HELENA KENNEDY: What came up in court was the Vienna Convention was invoked by the judge's to say that, basically, the words the French words are the words which they looked at which is "judicial authority""autorité judicial," and that that has been translated into judicial authority which we the British common law listeners took to be a judge and a court and certainly that is what the British Parliament thought. Whereas, in fact, to Europeans who have a different system, it would be interpreted as being a prosecutor, and therefore in endorsing the Vienna Convention on extradition, then we committed ourselves to the French interpretation. So, I think, I know, that Dinah wants to be able to have a look at that and to see whether that is a proper interpretation, because she didn't have the opportunity of dealing with it; it wasn't raised by the other side at the original hearing.
Now, I've spoken to Julian Assange since the he is caught in traffic and I spoke to him since his hearing of the judgment. We will all look at what this means and whether we think it is likely to make any difference. It is very rare for the Supreme Court to give an opportunity to revisit an argument. The last time I remember it was in the Pinochet case. But certainly one will have a look at this. But, it is the sense one is getting is that even in this court, there was argument as to whether this is an acceptable thing within the common law tradition that you just hand somebody over on the say so over prosecutor, and there was definite unease in two of the judges. The sole woman we have and another judge both took a different position and therefore didn't go along with the majority. So there's serious argument that there should be on this and may actually have to be revisited by parliament in the fulness of time, but It might not be good for Assange because the decision is going to be as it stands at the moment. So, it's a matter of serious concern.
I listened to Glenn talking about the implications of this if he's returned to Sweden. Glenn Greenwald is right. Sweden does not let people out on bail. It is very, very rare that they would allow anybody, particularly someone who is a foreign national, to be in any position other than in custody and in secure custody. So, it means that he will be returning there, and even if a decision is made which is favorable to Assange in Sweden, one just wonders if he's going to be slapped with a warrant from the United States wanting him to be extradited to the U.S. And that has to be a matter of concern for us and for those who are advising him legally.
NERMEEN SHAIKH: If the legal team has to seek recourse with the European Court of Human Rights in Strasbourg, which is apparently the last court of appeal, what is the likely outcome of that? Is it possible that the European Court could stay his extradition?
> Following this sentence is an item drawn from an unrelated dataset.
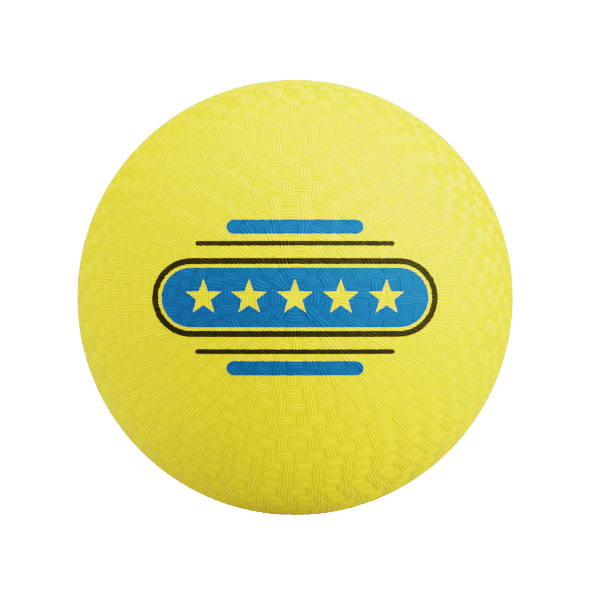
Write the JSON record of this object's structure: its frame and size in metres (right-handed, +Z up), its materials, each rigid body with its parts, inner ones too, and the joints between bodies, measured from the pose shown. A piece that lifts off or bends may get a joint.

HELENA KENNEDY: You have to understand that the European Court isn't quite like a last court of appeal. It is an avenue that is open. If it's an issue which the European Court would think was a matter that needed to be resolved because it had implications for lots of other countries. It is very rare for a case like this on this kind of point to go to European court. But, obviously, we will take a look at that and we will put that argument in writing to the European court, and they can either say yea or nay and that will determine whether there is any further avenue left to us. So we're getting to the situation where there's going to be the options are narrowing by the day, and so I think that we will probably have to make decisions over the next 48 hours as to what happens next.
AMY GOODMAN: Finally, Helena Kennedy, you said you spoke to Julian Assange. He is caught in traffic. Usually does make a statement after a decision is handed down. What was his response to the high court ruling that he should be extradited to Sweden?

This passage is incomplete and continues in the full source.